データガバナンスには、3つのメリットがあります。

1.組織内でデータの共通理解ができる

データガバナンスは、組織全体のデータに対する考え方を定めるものであるため、組織内でデータの共通理解ができます。

組織内では、部門ごとに取り扱う情報が異なるため、共通の認識がないと部門ごとに扱い方が異なってしまいます。その結果、統一された基準がないために、データ起因となるさまざまなインシデントにつながり、誤った判断をするきっかけにもなるかもしれません。

そのため、データガバナンスの考え方を組織内で共有することにより、部門間での情報のやり取りにおける認識の齟齬がなくなり、より正しい判断をできる基盤作りにつながるでしょう。

2.データの質の向上

データガバナンスでは、組織内で扱うさまざまなデータの統制を整えるため、データの品質が向上します。組織内では、データごとにフォーマットや保管方法が異なっていることが多いため、散乱している状況となっています。そのため、一つのデータベースへの統合やデータ活用が難しくなり、データドリブンな組織作りもできません。

データガバナンスによってデータの取り扱いが定まることで、情報の粒度が一定に保たれるため、全体的なデータの品質も向上するでしょう。

3.データ管理体制の構築および漏えいリスクの削減

データの中には、顧客の個人情報を取り扱った機密度の高い情報が含まれています。顧客情報は、企業の中でも最も機密度の高い個人情報となるため、慎重な管理が求められます。しかし、データガバナンスが定められていないと、情報の重要度に応じた管理体制を構築できません。もし、データ管理体制が構築されていないことで、外部へ個人情報が流出してしまうと、社会的な信頼も落ちてしまうでしょう。

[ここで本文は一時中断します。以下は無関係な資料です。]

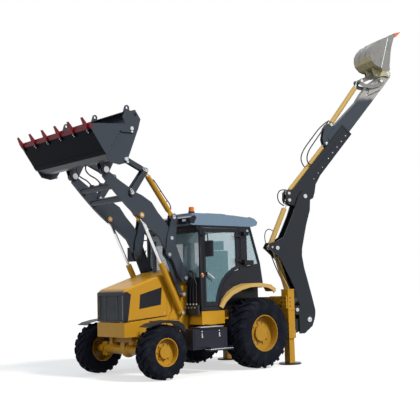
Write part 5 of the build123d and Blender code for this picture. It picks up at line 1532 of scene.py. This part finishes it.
@dataclass
class Studio:
    """Floor, world, lamps and the camera of the photograph."""

    layout: Layout
    eye: Point3 = (10.5873685, 11.8060114, 1.55071638)
    yaw: float = 0.717871918
    pitch: float = 0.0914267184
    roll: float = -0.0274245369
    focal_px: float = 814.338319
    image_px: float = 420.0

    def camera(self) -> None:
        """Places the camera as solved from the wheels."""
        forward = Vector(
            (
                -math.sin(self.yaw) * math.cos(self.pitch), -math.cos(self.yaw) * math.cos(self.pitch),
                math.sin(self.pitch),
            )
        )
        right = forward.cross(Vector((0, 0, 1))).normalized()
        up = right.cross(forward)
        across = right * math.cos(self.roll) + up * math.sin(self.roll)
        above = up * math.cos(self.roll) - right * math.sin(self.roll)
        data = bpy.data.cameras.new("camera")
        data.sensor_width = 36.0
        data.lens = self.focal_px / self.image_px * 36.0
        data.clip_end = 200.0
        obj = bpy.data.objects.new("camera", data)
        turn = Matrix((across, above, -forward)).transposed().to_4x4()
        obj.matrix_world = Matrix.Translation(self.layout.vehicle @ Vector(self.eye)) @ turn
        bpy.context.scene.collection.objects.link(obj)
        bpy.context.scene.camera = obj

    def floor(self) -> None:
        """Pale floor that keeps the object's shadow."""
        bm = bmesh.new()
        bmesh.ops.create_grid(bm, x_segments=1, y_segments=1, size=60.0)
        mesh = bpy.data.meshes.new("floor")
        bm.to_mesh(mesh)
        bm.free()
        obj = bpy.data.objects.new("floor", mesh)
        graph = Graph("floor_white")
        seen = graph.node("ShaderNodeLightPath", {}, {}, CAMERA_RAY)
        for ray in (GLOSSY_RAY, TRANSMISSION_RAY):
            seen = seen + graph.node("ShaderNodeLightPath", {}, {}, ray)
        plain = graph.node("ShaderNodeBsdfDiffuse", {}, {"Color": (0.13, 0.13, 0.13)})
        pale = graph.node("ShaderNodeBsdfDiffuse", {}, {"Color": (0.50, 0.50, 0.50)})
        glow = graph.node("ShaderNodeEmission", {}, {"Color": (1.0, 1.0, 1.0), "Strength": 0.58})
        white = graph.node("ShaderNodeAddShader", {}, {0: pale, 1: glow})
        graph.node_output(
            graph.node("ShaderNodeMixShader", {}, {0: seen.between(0.0, 1.0), 1: plain, 2: white}),
        )
        mesh.materials.append(graph.material)
        bpy.context.scene.collection.objects.link(obj)

    def world(self) -> None:
        """White to the camera and in reflections, plain ambient light elsewhere."""
        world = bpy.data.worlds.new("studio_world")
        bpy.context.scene.world = world
        world.use_nodes = True
        tree = world.node_tree
        tree.nodes.clear()
        path = tree.nodes.new("ShaderNodeLightPath")
        seen = path.outputs["Is Camera Ray"]
        for name in ("Is Glossy Ray", "Is Transmission Ray"):
            both = tree.nodes.new("ShaderNodeMath")
            both.operation = "MAXIMUM"
            tree.links.new(seen, both.inputs[0])
            tree.links.new(path.outputs[name], both.inputs[1])
            seen = both.outputs[0]
        ambient = tree.nodes.new("ShaderNodeBackground")
        ambient.inputs["Color"].default_value = (0.86, 0.92, 1.0, 1.0)
        ambient.inputs["Strength"].default_value = 0.42
        white = tree.nodes.new("ShaderNodeBackground")
        white.inputs["Color"].default_value = (1.0, 1.0, 1.0, 1.0)
        mix = tree.nodes.new("ShaderNodeMixShader")
        end = tree.nodes.new("ShaderNodeOutputWorld")
        tree.links.new(seen, mix.inputs[0])
        tree.links.new(ambient.outputs[0], mix.inputs[1])
        tree.links.new(white.outputs[0], mix.inputs[2])
        tree.links.new(mix.outputs[0], end.inputs[0])

    def lamp(self, name: str, towards: Point3, strength: float, angle: float, colour: Colour) -> None:
        """Soft sun that shines along a direction.

        Args:
            name: Name of the lamp.
            towards: Direction of its light.
            strength: Strength of the sun.
            angle: Apparent size in degrees.
            colour: Its colour.
        """
        data = bpy.data.lights.new(name, "SUN")
        data.energy = strength
        data.angle = math.radians(angle)
        data.color = colour
        obj = bpy.data.objects.new(name, data)
        obj.rotation_euler = Vector(towards).to_track_quat("-Z", "Y").to_euler()
        bpy.context.scene.collection.objects.link(obj)

    def build(self) -> None:
        """Makes the studio."""
        bpy.context.scene.view_settings.view_transform = "Standard"
        self.camera()
        self.floor()
        self.world()
        self.lamp("key", (0.22, -0.82, -0.66), 2.9, 10.0, (1.0, 0.97, 0.92))
        self.lamp("fill", (-0.85, -0.20, -0.40), 0.75, 30.0, (0.95, 0.97, 1.0))


def main() -> None:
    """Builds the studio and every assembly in order."""
    logging.basicConfig(level=logging.INFO, format="%(message)s")
    layout = Layout.from_frame()
    Studio(layout).build()
    for side in Side:
        Wheel(layout, "rear_" + side.word, (0.0, side.value * 0.898, 0.645)).build()
        Wheel(
            layout, "front_" + side.word, (2.250, side.value * 0.938, 0.460),
            radius=0.460, width=0.35, rim=0.235, lugs=18, lug_height=0.030, lug_width=0.050,
            disc=0.055, hub_radius=0.105, bolts=8,
        ).build()
    for assembly in (Chassis(layout), Hood(layout), Cab(layout), Loader(layout), Digger(layout)):
        assembly.build()
        LOG.info("%s is built", type(assembly).__name__)


if __name__ == "__main__":
    main()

そのため、データガバナンスによって管理体制の強化や漏えいリスクの削減につなげるのが重要です。

クラウド移行時に注意すべきデータガバナンス

クラウドへのデータ移行時には、以下のポイントに注意が必要です。

1.データの安全性

クラウドでデータを保存するときには、データの安全性について考える必要があります。オンプレミスの場合には、データに関する管理責任を自社で持たなければなりません。一方で、クラウドでは運営会社がデータの保護責任を持ちます。そのため、どのような管理体制を取っているのかは事前に確認が必要です。

例えば、クラウドリソースには特定のIPからの通信のみを許可しているのか、データリソースへのアクセスは特権管理者以外できないようになっているのかなど、技術的な観点での確認も重要です。

2.規制の遵守

クラウドサービスを利用するときには、各地域、各業界ごとの規制に対応する必要があります。以下は一例となります。

  • PCI DSS (カード決済対応)
  • GDPR, CCPA, [日本]個人情報保護法 (個人情報対応)
  • HIPAA (健康情報対応)

特にEU圏で活動する組織においては「GDPR」対応が必須です。違反時の罰金の最高額が「最大2000万ユーロ、または全世界年間売上高の4%のどちらか高い方」と、極めて高額になる可能性があるため、注意が必要です。

3.可視性、制御性の確保

クラウドサービスの選定時には、サービスとしての質が高いかどうかも重要な判断基準です。質の高いサービスは、システム内で保持しているデータが可視化されており、自由に取り扱いが可能かつ制御可能な状態となっているケースが多くみられます。国内外の組織が、クラウド事業者を評価するフレームワークを複数提供しています。

まとめ

今回は、データガバナンスについて解説しました。

データガバナンスとは、データに関する規律を定めたものです。データ活用の重要性が増している現代だからこそ、組織におけるデータガバナンスを定義し、適切なプロセスや管理で運用していく必要があります。